We can first write the function \(f(x)\) in the form of \(f(x_0 + t\Delta{x})\), and its tangent line at \(x_0\) can be described by \(f(x_0) + t\nabla_t{f(x_0)}^T\Delta{x}\). If we add a parameter \(\alpha\in(0, 0.5]\) and have the line \(f(x_0) + \alpha t\nabla_t{f(x_0)}^T\Delta{x}\), we can see that if we set a step size that makes the update appear on the opposite side of the solution and smaller than \(f(x_0) + \alpha t\nabla_t{f(x_0)}^T\Delta{x}\) it will generate a nice step size
\[f(x_0 + t\Delta{x}) \leq f(x_0) + \alpha t\nabla_t{f(x_0)}^T\Delta{x}.\]To achieve this we can utilize another parameter \(\beta\in(0, 1)\) and set \(t_\mathrm{init}\) to some value, and iteratively decrease \(t\) by setting it to \(\beta t\) as long as the above criterion is not satisfied. Since we have \(\Delta{x} = -\nabla{f(x^{(k)})}\), we can write the above inequality as
\[f(x_0 + t\Delta{x}) \leq f(x_0) - \alpha t\|\nabla_t{f(x_0)}\|_2^2.\]For exact line search we find the step size that gives the minimum value of the objective function along the gradient direction. However, this is not always plausible given that it may take many iterations to be within a tolerable range. Which makes exact line search actually slower than backtracking. One question that I had before was: since exact line search gives the minimum value why does it take more than one step to reach the solution. The answer to this question is: exact line search only gives the minimum value along the gradient direction at the current point, the solution might not be on that line.

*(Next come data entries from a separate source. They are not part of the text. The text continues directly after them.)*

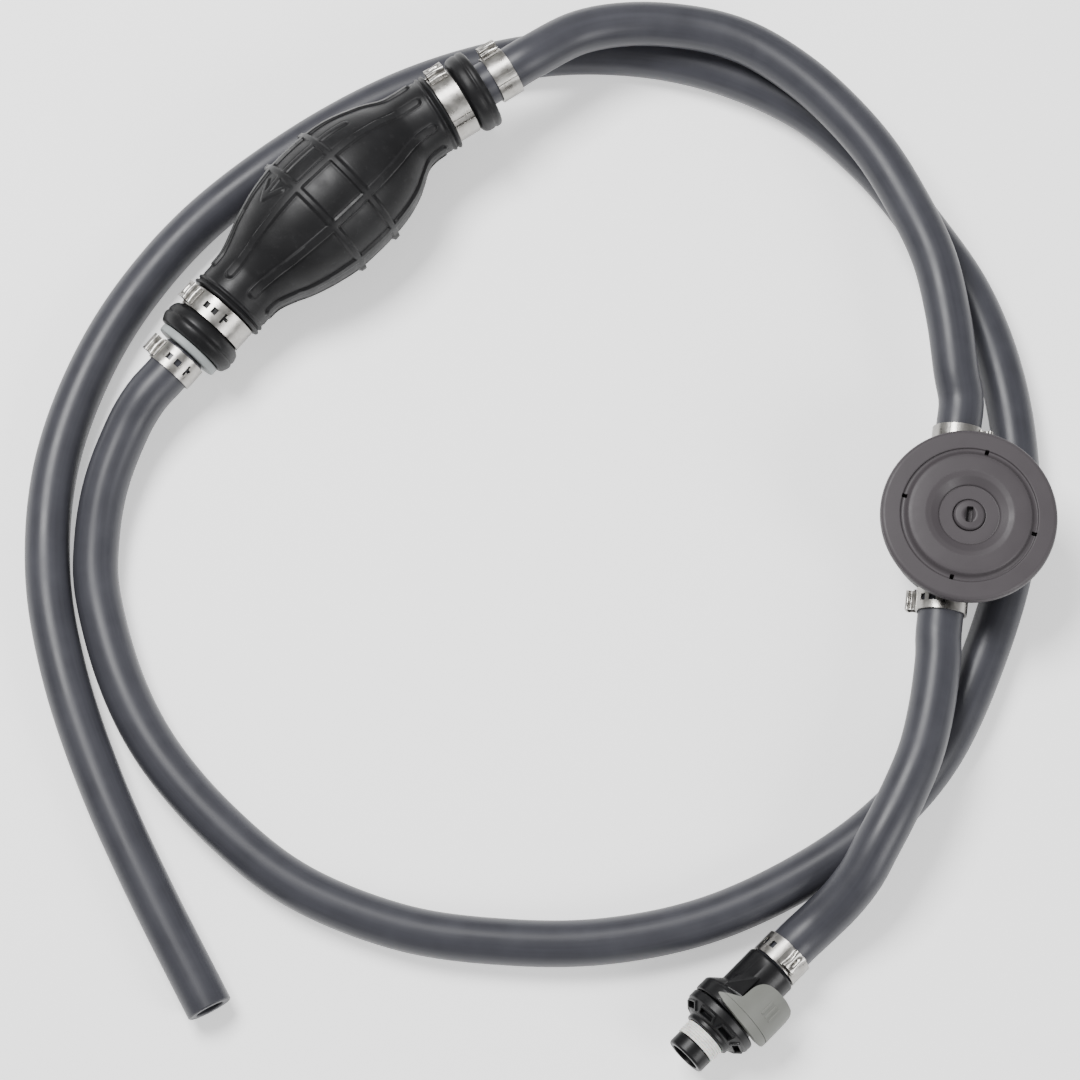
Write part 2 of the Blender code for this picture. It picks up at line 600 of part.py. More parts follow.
def build_latch():
    """The grey press pad: a saddle over the collar with a wider pad beside the barrel."""
    latch = ring("connector_latch", LATCH_INSIDE, LATCH_OUTSIDE, -0.0065, 0.0114, PALE_PLASTIC,
                 CONNECTOR_FRAME)
    saddle = block("latch_outline", (-0.0200, -0.0090, -0.0100), (0.0020, 0.0200, 0.0120), None,
                   CONNECTOR_FRAME)
    corner = block("latch_corner", (-0.0070, 0.0, 0.0020), (0.0200, 0.0200, 0.0130), None,
                   CONNECTOR_FRAME)
    boolean(latch, saddle, "INTERSECT")
    boolean(latch, corner, "DIFFERENCE")
    seat = CONNECTOR_FRAME @ Matrix.Translation((0.0, 0.0, 0.0072)) @ Matrix.Rotation(
        math.radians(-90), 4, "Y")
    coil_spring("latch_spring", seat, BARREL_RADIUS + GAP, LATCH_INSIDE - 0.0005, 0.0014, 0.0002, 3)


def build_tank_fitting():
    """The threaded half that stays on the tank, with its stem in the socket."""
    fitting = turned("tank_fitting", [
        (0.0057, 0.0034), (STEM_RADIUS, 0.0030), (STEM_RADIUS, 0.0019), (0.0047, 0.0019),
        (0.0047, -0.0001), (STEM_RADIUS, -0.0001), (STEM_RADIUS, -0.0070), (0.0128, -0.0070),
        (0.0133, -0.0074), (0.0133, -0.0106), (0.0126, -0.0117), (0.0108, -0.0133), (0.0087, -0.0139),
        (0.0087, -0.0153), (0.0083, -0.0157), (0.0066, -0.0157), (0.0066, -0.0212), (0.0072, -0.0212),
        (0.0072, -0.0252), (0.0066, -0.0260), (0.0053, -0.0260), (0.0053, -0.0235), (0.0032, -0.0230),
        (0.0032, 0.0034),
    ], BLACK_PLASTIC, CONNECTOR_FRAME)
    for i in range(8):
        turn = CONNECTOR_FRAME @ Matrix.Rotation(math.tau * (i + 0.5) / 8, 4, "Z")
        window = block(f"fitting_window_{i}", (0.0088, -0.0034, -0.0114), (0.0140, 0.0034, -0.0084),
                       None, turn)
        boolean(fitting, window, "DIFFERENCE")
    for i in range(2):
        turn = CONNECTOR_FRAME @ Matrix.Rotation(math.pi * i / 2, 4, "Z")
        slot = block(f"stem_slot_{i}", (-0.0080, -0.0008, 0.0022), (0.0080, 0.0008, 0.0060), None, turn)
        boolean(fitting, slot, "DIFFERENCE")
    ring("thread_tape", 0.0069, 0.00745, -0.0210, -0.0159, WHITE_TAPE, CONNECTOR_FRAME)
    ring("fitting_oring", 0.0050, 0.0063, 0.0002, 0.0016, SEAL_RUBBER, CONNECTOR_FRAME, SMALL)


def build_connector_inside():
    ring("connector_seat", 0.0036, SOCKET_RADIUS - GAP, 0.0056, 0.0071, SEAL_RUBBER, CONNECTOR_FRAME,
         SMALL)
    turned("connector_poppet", [
        (0.0, 0.0099), (0.0048, 0.0099), (0.0048, 0.0086), (0.0024, 0.0086), (0.0024, 0.0037),
        (0.0, 0.0037),
    ], BLACK_PLASTIC, CONNECTOR_FRAME, SMALL)
    coil_spring("connector_spring", CONNECTOR_FRAME, 0.0102, 0.0142, 0.0036, 0.0003, 3)
    clamp_middle = CONNECTOR_HOSE_START + 0.0003 + CLAMP_WIDTH / 2
    ear_clamp("connector_clamp", CONNECTOR_FRAME, clamp_middle, HOSE_CLAMP_INSIDE, math.radians(118))


# ---------------------------------------------------------------- hoses


def build_hoses():
    """Each hose leaves its fittings straight, along their axes."""
    engine_start = [on_axis(OUTLET_FRAME, along) for along in (OUTLET_HOSE_START, -0.0850, -0.0955)]
    hose("hose_bulb_to_engine", engine_start, ENGINE_HOSE_ROUTE, [])
    valve_end = [on_axis(FLOW_FRAME, along) for along in (VALVE_OUTLET_HOSE_START, 0.0360, 0.0460)]
    bulb_end = [on_axis(INLET_FRAME, along) for along in (0.0900, 0.0800, INLET_HOSE_START)]
    hose("hose_valve_to_bulb", valve_end, VALVE_TO_BULB_ROUTE, bulb_end)
    connector_end = [on_axis(CONNECTOR_FRAME, along) for along in (CONNECTOR_HOSE_START, 0.0240, 0.0300)]
    inlet_end = [on_axis(FLOW_FRAME, along) for along in (-0.0400, -0.0320, VALVE_INLET_HOSE_START)]
    hose("hose_connector_to_valve", connector_end, CONNECTOR_TO_VALVE_ROUTE, inlet_end)


build_bulb()
build_inlet_check()
build_outlet_check()
build_bulb_clamps()
build_valve_body()
build_valve_cover()
build_valve_inside()
build_valve_clamps()
build_connector_body()
build_latch()
build_tank_fitting()
build_connector_inside()
build_hoses()
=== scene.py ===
"""The finished look of the marine fuel line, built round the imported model.

Every round piece is turned about the Z axis of a frame (a matrix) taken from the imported
model: the bulb's two ends, the valve and the tank connector each have one. As in the
model, "along" is a distance along such an axis and "radius" a distance from it.
"""

import json
import math

import bmesh
import bpy
from mathutils import Matrix, Vector, noise


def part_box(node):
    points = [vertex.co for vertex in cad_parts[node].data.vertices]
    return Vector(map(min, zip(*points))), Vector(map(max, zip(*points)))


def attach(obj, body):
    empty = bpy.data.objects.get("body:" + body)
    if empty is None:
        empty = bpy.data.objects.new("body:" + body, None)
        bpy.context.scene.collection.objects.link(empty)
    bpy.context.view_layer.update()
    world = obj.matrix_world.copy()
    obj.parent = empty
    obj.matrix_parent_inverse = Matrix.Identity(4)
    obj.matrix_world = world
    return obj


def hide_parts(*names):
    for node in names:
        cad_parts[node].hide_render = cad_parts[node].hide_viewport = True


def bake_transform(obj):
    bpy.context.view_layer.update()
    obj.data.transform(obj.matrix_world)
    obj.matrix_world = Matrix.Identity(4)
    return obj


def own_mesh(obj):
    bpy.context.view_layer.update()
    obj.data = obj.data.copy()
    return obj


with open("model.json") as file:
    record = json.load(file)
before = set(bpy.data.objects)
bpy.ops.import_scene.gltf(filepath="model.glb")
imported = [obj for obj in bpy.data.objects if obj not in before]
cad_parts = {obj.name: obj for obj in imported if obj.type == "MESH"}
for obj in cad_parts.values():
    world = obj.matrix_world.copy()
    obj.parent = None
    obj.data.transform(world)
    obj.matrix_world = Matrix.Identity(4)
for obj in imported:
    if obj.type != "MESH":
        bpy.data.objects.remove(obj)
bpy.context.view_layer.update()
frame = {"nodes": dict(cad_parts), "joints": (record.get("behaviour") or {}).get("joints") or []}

# ---------------------------------------------------------------- driving dimensions

MM = 0.001
HOSE_RADIUS = 0.00795
HOSE_BORE = 0.00495

BULB_BELLY = 0.0243
BULB_NECK = 0.0140
BULB_GROOVE = 0.0118
BULB_MOUTH = 0.0089
BEND_FROM = 0.026               # the bulb's necks bend between these distances
BEND_TO = 0.047
INLET_BEND = math.radians(12.5)
OUTLET_BEND = math.radians(5.0)

CLAMP_WIDTH = 0.0080
CLAMP_BAND = 0.0008
HOSE_CLAMP_INSIDE = 0.00825
BULB_CLAMP_INSIDE = 0.01210

VALVE_HEADING = math.radians(82.8)
VALVE_FLOW_OFFSET = 0.0048
VALVE_FLOW_HEIGHT = 0.0215

OUTLET_HOSE_START = -0.0745
INLET_HOSE_START = 0.0693
VALVE_OUTLET_HOSE_START = 0.0266
VALVE_INLET_HOSE_START = -0.0232
CONNECTOR_HOSE_START = 0.0170

# The free part of each hose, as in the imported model.
ENGINE_HOSE_ROUTE = [
    (-0.164, 0.043, 0.0150), (-0.171, 0.024, 0.0122), (-0.174, 0.004, 0.0096), (-0.173, -0.016, 0.0082),
    (-0.164, -0.046, 0.008), (-0.150, -0.072, 0.008), (-0.128, -0.097, 0.008), (-0.101, -0.118, 0.008),
    (-0.066, -0.132, 0.008), (-0.032, -0.137, 0.008), (0.003, -0.137, 0.008), (0.038, -0.130, 0.008),
    (0.0707, -0.1154, 0.008), (0.099, -0.096, 0.008), (0.121, -0.071, 0.008), (0.138, -0.035, 0.008),
    (0.149, 0.001, 0.008), (0.151, 0.032, 0.008), (0.147, 0.065, 0.008), (0.137, 0.095, 0.008),
    (0.121, 0.121, 0.008), (0.102, 0.146, 0.008), (0.077, 0.168, 0.008), (0.044, 0.183, 0.008),
    (0.010, 0.189, 0.008), (-0.026, 0.187, 0.008), (-0.065, 0.175, 0.008), (-0.102, 0.1545, 0.008),
    (-0.138, 0.126, 0.008), (-0.163, 0.096, 0.008), (-0.180, 0.064, 0.008), (-0.190, 0.029, 0.008),
    (-0.191, -0.008, 0.008), (-0.184, -0.043, 0.008), (-0.171, -0.079, 0.008), (-0.154, -0.115, 0.008),
    (-0.130, -0.160, 0.008),
]
VALVE_TO_BULB_ROUTE = [
    (0.1287, 0.062, 0.0228), (0.1265, 0.082, 0.0240), (0.122, 0.104, 0.0246), (0.113, 0.125, 0.0248),
    (0.101, 0.146, 0.0247), (0.084, 0.166, 0.0246), (0.067, 0.180, 0.0246), (0.052, 0.188, 0.0247),
    (0.035, 0.192, 0.0252), (0.015, 0.1925, 0.0267), (-0.004, 0.188, 0.0293),
]
CONNECTOR_TO_VALVE_ROUTE = [
    (0.0767, -0.1312, 0.0136), (0.0843, -0.1240, 0.0173), (0.0909, -0.1158, 0.0213),
    (0.0960, -0.1066, 0.0240), (0.1010, -0.0975, 0.0253), (0.1064, -0.0870, 0.0256),
    (0.1122, -0.0735, 0.0252), (0.1163, -0.0580, 0.0241), (0.1190, -0.0420, 0.0226),
]

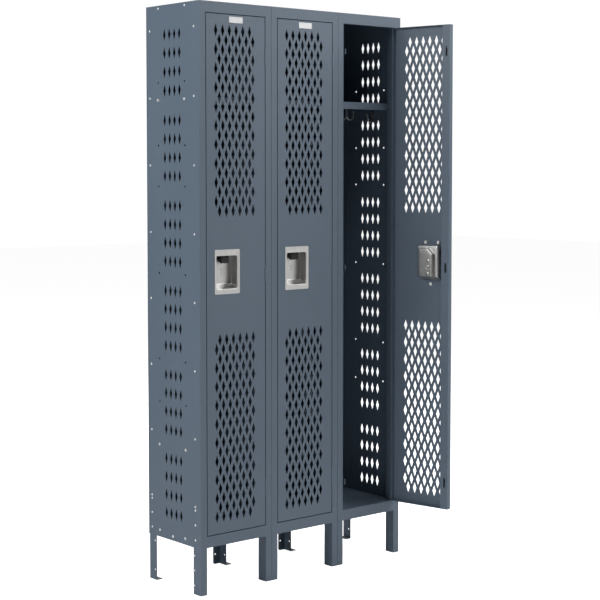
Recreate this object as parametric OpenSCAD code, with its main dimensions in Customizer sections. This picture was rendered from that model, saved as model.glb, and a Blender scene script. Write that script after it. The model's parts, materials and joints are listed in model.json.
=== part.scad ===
// Three-wide, single-tier ventilated steel locker with three-point latches.
// Frame: +X right, +Y back, +Z up, origin on the floor at the footprint's centre.

/* [Cabinet] */
// Width of one locker
unit_w = 304.8; // [254:0.1:460]
// Depth of the cabinet, front face to back
case_d = 304.8; // [275:0.1:610]
// Height of the cabinet, floor to top
case_h = 1981.2; // [1500:0.1:2400]
// Height of the open space below the sills
leg_h = 160; // [100:1:200]

/* [Frame] */
// Thickness of the frame steel
frame_t = 1.5; // [1:0.1:2.5]
// Width of an upright's front face
face_w = 25.4; // [20:0.1:40]
// Depth of an upright's side walls
wall_d = 42; // [30:1:60]
// Height of the header's front face
header_h = 37; // [25:1:60]
// Height of the sill's front face
sill_h = 38; // [25:1:60]
// Depth of the returns on headers and sills
return_d = 20; // [12:1:28]

/* [Panels] */
// Thickness of sides, partitions, back, top, shelf and bottom
sheet_t = 1.2; // [0.8:0.1:1.5]
// Width of a riveted panel flange
panel_flange = 25; // [18:1:35]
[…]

Using the image below as an example, if we want to do exact line search at the pink point, the next step will land a the point on the blue line. The minimum value is at the blue point. We can see that no way can we arrive at the minimum value in one step.
That is all I want to say about gradient descent and line search. I will try to update the blog to make my explanation more understandable.